Rail workers, nurses and teachers involved in industrial action at the moment will be fascinated to learn that Arthur Scargill and Mick McGahey achieved a 27 percent pay increase for their men in ’72 and followed that with another 35 percent rise two years later. The latter was approved by Harold Wilson after Heath - “Brusque, uptight, very difficult,” according to Michael Heseltine - gambled on a general election and lost.

I like Scots comedienne Janey Godley’s memories of the blackouts: finding gas lights up tenement closes where she could read her comics and her mother’s plea in mitigation when she landed in court for syphoning electricity from the main supply - “Menopause, your honour.” This is funnier than anything in White House Plumbers (Sky Atlantic), a lame comedy about Watergate, another notable ’74 happening. It’s “from the team that brought you Veep and Succession”, which scarcely seems believable. There are no sharp lines here, just silly slapstick.

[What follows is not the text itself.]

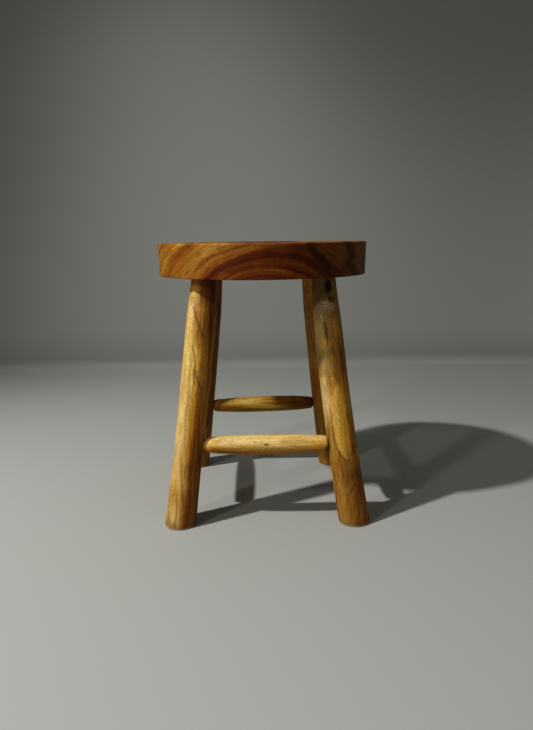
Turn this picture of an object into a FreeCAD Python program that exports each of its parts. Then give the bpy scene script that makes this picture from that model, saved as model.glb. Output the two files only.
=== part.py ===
"""Four-legged wooden milking stool: a round slab seat, splayed legs wedged through it, and four stretchers.

Frame: millimetres, +Z up, origin on the floor under the middle of the seat, front towards -Y.
"""
import FreeCAD, Part
import math
import os

import Sketcher

Vector = FreeCAD.Vector

# ---------------------------------------------------------------- driving dimensions

SIZES = {
    # seat: a round slab, a little narrower at its underside
    "seat_diameter": 300,
    "seat_underside_diameter": 295.5,
    "seat_thickness": 45.7,
    "seat_arris": 2,
    "stool_height": 379.7,
    # legs: drawn down from thick feet to a neck that meets the seat
    "socket_circle_radius": 114.5,
    "splay_angle": 9.5,
    "leg_foot_diameter": 43.5,
    "leg_shoulder_diameter": 39,
    "leg_shoulder_drop": 62,
    "leg_neck_diameter": 33,
    "foot_chamfer": 1.5,
    "tenon_diameter": 28,
    # wedges: driven into a kerf across each tenon, across the seat's grain
    "wedge_thickness": 4,
    "wedge_tip_thickness": 1,
    "wedge_depth": 30,
    # stretchers: fat in the middle, rounded to a nose, with a thin tenon at each end
    "stretcher_height": 108.5,
    "stretcher_diameter": 27.4,
    "stretcher_nose_diameter": 23.4,
    "stretcher_nose_length": 15,
    "stretcher_nose_round": 20,
    "stretcher_tenon_diameter": 12,
    "stretcher_tenon_show": 1.5,
    "long_mortise_depth": 21,
    "short_mortise_depth": 14.5,
}

LEG_ANGLES = {"back_right": 45, "back_left": 135, "front_left": 225, "front_right": 315}
STRETCHER_ANGLES = {"front": 0, "right": 90, "back": 180, "left": 270}
DIAGONAL = 45  # degrees between a side of the stool and the radius that a leg leans along
SPARE = 10  # how far a shape runs past the plane that trims it
THROUGH = 120  # a cut this long passes right through a leg
PARTS_DIR = "parts"
VOLUME_TOLERANCE = 1.0
LEVEL_TOLERANCE = 1e-3


class Size:
    """A number together with the spreadsheet formula that gives it."""

    def __init__(self, value, formula):
        self.value = value
        self.formula = formula

    def __add__(self, other):
        other = as_size(other)
        return Size(self.value + other.value, f"({self.formula} + {other.formula})")

    def __sub__(self, other):
        other = as_size(other)
        return Size(self.value - other.value, f"({self.formula} - {other.formula})")

    def __mul__(self, other):
        other = as_size(other)
        return Size(self.value * other.value, f"({self.formula} * {other.formula})")

    def __truediv__(self, other):
        other = as_size(other)
        return Size(self.value / other.value, f"({self.formula} / {other.formula})")

    def __neg__(self):
        return self * -1


def as_size(number):
    return number if isinstance(number, Size) else Size(number, f"{number:.10g}")


def tan(angle):
    return Size(math.tan(math.radians(angle.value)), f"tan({angle.formula})")


def cos(angle):
    return Size(math.cos(math.radians(angle.value)), f"cos({angle.formula})")


def bind(target, path, size):
    target.setExpression(path, as_size(size).formula)


def make_sheet(doc):
    """The spreadsheet of driving dimensions, and a Size for each of its aliases."""
    sheet = doc.addObject("Spreadsheet::Sheet", "Sizes")
    for row, (alias, number) in enumerate(SIZES.items(), start=1):
        sheet.set(f"A{row}", alias.replace("_", " "))
        sheet.set(f"B{row}", str(number))
        sheet.setAlias(f"B{row}", alias)
    doc.recompute()
    return {alias: Size(float(number), f"Sizes.{alias}") for alias, number in SIZES.items()}


doc = FreeCAD.newDocument("MilkingStool")
size = make_sheet(doc)

# ---------------------------------------------------------------- places worked out from the dimensions

seat_top = size["stool_height"]
seat_underside = size["stool_height"] - size["seat_thickness"]
splay = tan(size["splay_angle"])
foot_circle_radius = size["socket_circle_radius"] + seat_underside * splay
leg_length = seat_underside / cos(size["splay_angle"])
stretcher_circle_radius = foot_circle_radius - size["stretcher_height"] * splay
stretcher_offset = stretcher_circle_radius * math.sqrt(0.5)
shoulder_reach = leg_length - size["leg_shoulder_drop"]
leg_taper = (size["leg_foot_diameter"] - size["leg_shoulder_diameter"]) / shoulder_reach
leg_radius_at_stretcher = (size["leg_foot_diameter"] - leg_taper * size["stretcher_height"]) / 2

# ---------------------------------------------------------------- sketch and feature helpers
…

Woody Harrelson and Justin Theoux are the “plumbers” of the title - so named because they’ve been recruited by “Tricky Dicky” Nixon to fix the leaks of classified intel emanating from the White House - but they’re buffoons. The bad wigs remind you of The Americans and how good a show with bad wigs can be. The presence of Mad Men dependables evokes similar nostalgia for something infinitely superior.

Also mining laughs from truth, but more successfully, is Alan Carr, who’s plundered his childhood as the football-reluctant son of Northampton Town’s manager for Changing Ends (ITVX). Dad takes the lad to the park to work on stamina. “Sprint across to that tree,” he barks. Young, determinedly unmacho Alan (Oliver Savell) wonders: “Which one, the apple blossom or the willow?”